• TASK INSTRUCTIONS
All entries should be output exactly as they stand.

• DATA
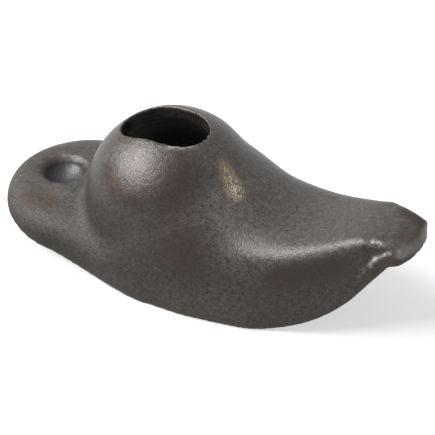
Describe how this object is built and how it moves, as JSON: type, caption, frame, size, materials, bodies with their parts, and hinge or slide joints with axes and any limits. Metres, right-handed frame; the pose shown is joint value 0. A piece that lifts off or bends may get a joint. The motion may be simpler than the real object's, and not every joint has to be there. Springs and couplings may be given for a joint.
{
  "type": "rocker arm",
  "caption": "Stamped steel rocker arm with a domed ball seat, a slotted stud hole, a pushrod cup and a curved valve tip.",
  "frame": {"origin": "centre of the pivot ball that the arm rocks on", "axes": "+X toward the valve tip, -X toward the pushrod cup, +Z to the side that faces the cylinder head in service; the arm lies on its side-wall rims with the dome up"},
  "size_m": [0.0895, 0.0386, 0.0291],
  "materials": {
    "rocker_arm_steel": "dark heat-treated steel, satin"
  },
  "bodies": {
    "root": {"rocker_arm": "rocker_arm_steel"}
  },
  "joints": []
}
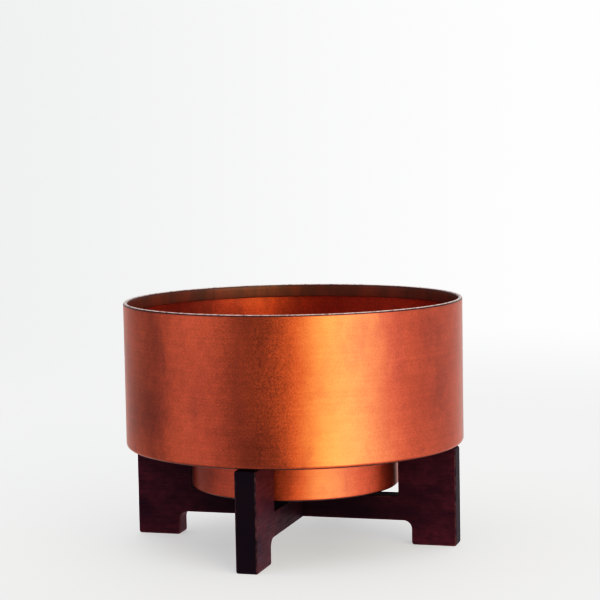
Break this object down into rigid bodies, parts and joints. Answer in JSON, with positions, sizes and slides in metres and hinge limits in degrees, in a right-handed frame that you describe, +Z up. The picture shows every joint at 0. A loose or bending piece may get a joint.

• RESULT OF THE TASK
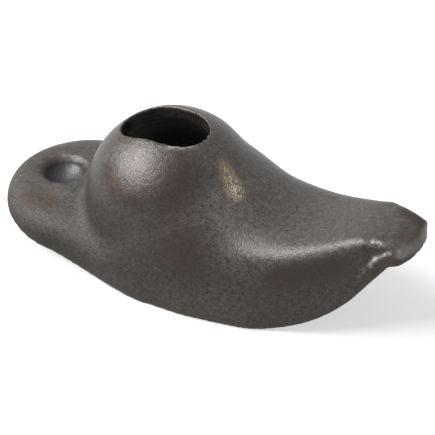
Describe how this object is built and how it moves, as JSON: type, caption, frame, size, materials, bodies with their parts, and hinge or slide joints with axes and any limits. Metres, right-handed frame; the pose shown is joint value 0. A piece that lifts off or bends may get a joint. The motion may be simpler than the real object's, and not every joint has to be there. Springs and couplings may be given for a joint.
{
  "type": "rocker arm",
  "caption": "Stamped steel rocker arm with a domed ball seat, a slotted stud hole, a pushrod cup and a curved valve tip.",
  "frame": {"origin": "centre of the pivot ball that the arm rocks on", "axes": "+X toward the valve tip, -X toward the pushrod cup, +Z to the side that faces the cylinder head in service; the arm lies on its side-wall rims with the dome up"},
  "size_m": [0.0895, 0.0386, 0.0291],
  "materials": {
    "rocker_arm_steel": "dark heat-treated steel, satin"
  },
  "bodies": {
    "root": {"rocker_arm": "rocker_arm_steel"}
  },
  "joints": []
}
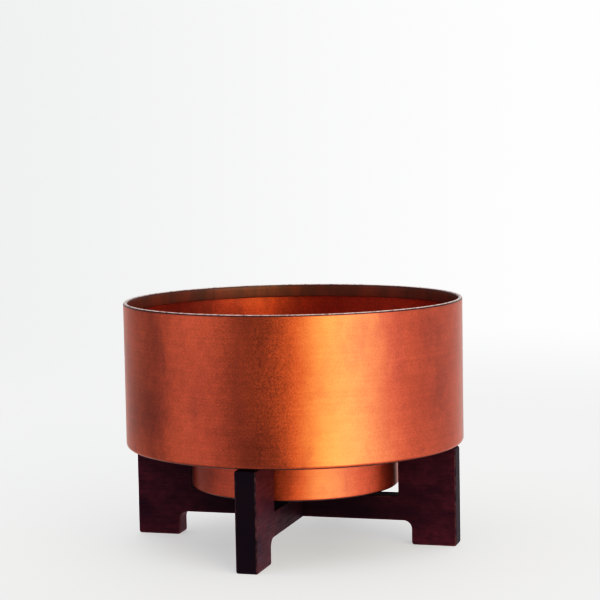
Break this object down into rigid bodies, parts and joints. Answer in JSON, with positions, sizes and slides in metres and hinge limits in degrees, in a right-handed frame that you describe, +Z up. The picture shows every joint at 0. A loose or bending piece may get a joint.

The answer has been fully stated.